Advocating — and Raising a Daughter — Through Grief
During the course of our conversation with Anthony, his daughter Charlotte makes an appearance. Sitting on her father’s lap, looking at the screensaver of his cell phone, she coos and points as she speaks: “Mama, Dada.” Anthony responds gently, “You see, Mama and Dada? And who’s that? Charlotte.”
He says he plans to share as much about Chaniece with Charlotte as he can, a process that’s been painful in its own way.
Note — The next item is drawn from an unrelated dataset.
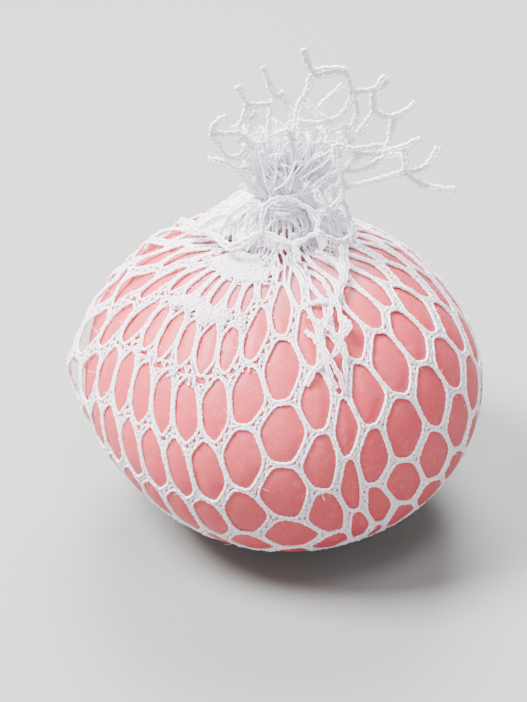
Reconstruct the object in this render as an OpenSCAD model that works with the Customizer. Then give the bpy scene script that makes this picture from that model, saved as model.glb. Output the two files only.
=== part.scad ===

He only recently put his wedding and engagement photos back up around the house, including in Charlotte’s bedroom. “I had taken them down for a while because, for therapeutic reasons, they were just too hurtful,” he says. “But now I’m in a place where I’m able to handle that.”
But in sharing his memories of Chaniece with Charlotte, Anthony also laments what his daughter will miss out on without her mother around, such as Chaniece’s love of ballet.
“That was one of the things that could have been an experience that they shared together, that she could expose her to,” he says.
Knowing that Chaniece is not going to be able to nurture Charlotte and love on her with maternal instinct hurts him every day. But his sorrow is also for himself: For the loss of his wife of only five years, his partner for seven. It’s an ineffable feeling, one he believes others in their family don’t necessarily experience as intensely as he does.
“They miss her,” Anthony says, choking back tears, “but they don’t miss her the way I miss her.”